● **STATED TASK**
Word for word, restate every line of the listing that follows.
*****
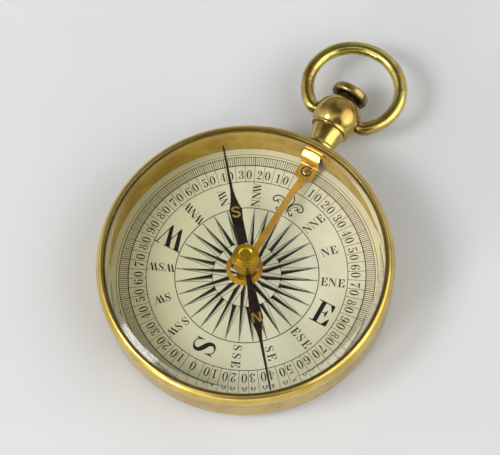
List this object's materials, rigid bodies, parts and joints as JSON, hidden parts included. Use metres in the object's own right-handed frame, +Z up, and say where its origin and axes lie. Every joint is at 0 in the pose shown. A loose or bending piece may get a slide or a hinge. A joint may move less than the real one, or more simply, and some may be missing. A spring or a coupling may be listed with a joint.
{
  "type": "pocket magnetic compass",
  "caption": "Round brass pocket compass with a printed paper dial, lifted needle, push button in the pendant and a swinging bow.",
  "frame": {"origin": "centre of the flat back of the case", "axes": "+Z up through the dial; +Y from the dial's centre to its north mark and out along the pendant"},
  "size_m": [0.0494, 0.0715, 0.0121],
  "materials": {
    "bright_brass": "polished, golden, with fine turning lines",
    "aged_brass": "polished but browned with age",
    "gilt": "orange-gold lacquered brass",
    "blued_steel": "blued almost to black-brown",
    "bright_steel": "satin",
    "paper": "matt, pale cream-green, printed in black",
    "agate": "polished",
    "glass": "clear, bevelled at the edge"
  },
  "bodies": {
    "case": {"case_body": "bright_brass", "dial_plate": "bright_brass", "dial_card": "paper", "spacer_ring": "bright_brass", "crystal": "glass", "bezel": "bright_brass", "pivot_post": "bright_brass", "pivot_pin": "bright_steel", "lever_stud": "bright_brass", "lever_washer": "bright_brass", "pendant_neck": "aged_brass", "pendant_ball": "aged_brass", "return_spring": "bright_steel"},
    "button": {"push_button": "aged_brass", "push_rod": "bright_steel", "rod_collar": "aged_brass"},
    "lever": {"lifting_lever": "gilt"},
    "needle": {"needle_blade": "blued_steel", "needle_cap": "gilt", "needle_collar": "gilt", "cap_jewel": "agate"},
    "bow": {"bow": "aged_brass"}
  },
  "joints": [
    {"name": "button_press", "type": "slide", "parent": "case", "child": "button", "axis": [0, -1, 0], "range_m": [0, 0.0004], "stiffness_N_per_m": 150, "springref_m": -0.003},
    {"name": "lever_rock", "type": "hinge", "parent": "case", "child": "lever", "pos_m": [0, 0.0208, 0.0029], "axis": [1, 0, 0], "range_deg": [0, 3.3]},
    {"name": "needle_spin", "type": "hinge", "parent": "lever", "child": "needle", "pos_m": [0, 0.0002, 0.00689], "axis": [0, 0.0576, 0.9983], "continuous": true},
    {"name": "bow_swing", "type": "hinge", "parent": "case", "child": "bow", "pos_m": [0, 0.0318, 0.0045], "axis": [1, 0, 0], "range_deg": [-148, 139]}
  ],
  "couplings": [
    {"joint": "lever_rock", "follows": "button_press", "rad_per_m": 143.98}
  ]
}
*****
● **THE REPLY**
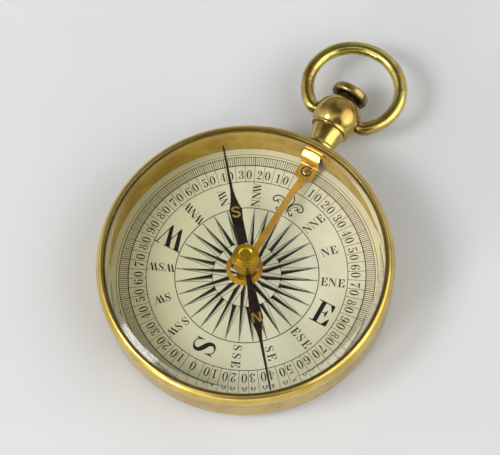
List this object's materials, rigid bodies, parts and joints as JSON, hidden parts included. Use metres in the object's own right-handed frame, +Z up, and say where its origin and axes lie. Every joint is at 0 in the pose shown. A loose or bending piece may get a slide or a hinge. A joint may move less than the real one, or more simply, and some may be missing. A spring or a coupling may be listed with a joint.
{
  "type": "pocket magnetic compass",
  "caption": "Round brass pocket compass with a printed paper dial, lifted needle, push button in the pendant and a swinging bow.",
  "frame": {"origin": "centre of the flat back of the case", "axes": "+Z up through the dial; +Y from the dial's centre to its north mark and out along the pendant"},
  "size_m": [0.0494, 0.0715, 0.0121],
  "materials": {
    "bright_brass": "polished, golden, with fine turning lines",
    "aged_brass": "polished but browned with age",
    "gilt": "orange-gold lacquered brass",
    "blued_steel": "blued almost to black-brown",
    "bright_steel": "satin",
    "paper": "matt, pale cream-green, printed in black",
    "agate": "polished",
    "glass": "clear, bevelled at the edge"
  },
  "bodies": {
    "case": {"case_body": "bright_brass", "dial_plate": "bright_brass", "dial_card": "paper", "spacer_ring": "bright_brass", "crystal": "glass", "bezel": "bright_brass", "pivot_post": "bright_brass", "pivot_pin": "bright_steel", "lever_stud": "bright_brass", "lever_washer": "bright_brass", "pendant_neck": "aged_brass", "pendant_ball": "aged_brass", "return_spring": "bright_steel"},
    "button": {"push_button": "aged_brass", "push_rod": "bright_steel", "rod_collar": "aged_brass"},
    "lever": {"lifting_lever": "gilt"},
    "needle": {"needle_blade": "blued_steel", "needle_cap": "gilt", "needle_collar": "gilt", "cap_jewel": "agate"},
    "bow": {"bow": "aged_brass"}
  },
  "joints": [
    {"name": "button_press", "type": "slide", "parent": "case", "child": "button", "axis": [0, -1, 0], "range_m": [0, 0.0004], "stiffness_N_per_m": 150, "springref_m": -0.003},
    {"name": "lever_rock", "type": "hinge", "parent": "case", "child": "lever", "pos_m": [0, 0.0208, 0.0029], "axis": [1, 0, 0], "range_deg": [0, 3.3]},
    {"name": "needle_spin", "type": "hinge", "parent": "lever", "child": "needle", "pos_m": [0, 0.0002, 0.00689], "axis": [0, 0.0576, 0.9983], "continuous": true},
    {"name": "bow_swing", "type": "hinge", "parent": "case", "child": "bow", "pos_m": [0, 0.0318, 0.0045], "axis": [1, 0, 0], "range_deg": [-148, 139]}
  ],
  "couplings": [
    {"joint": "lever_rock", "follows": "button_press", "rad_per_m": 143.98}
  ]
}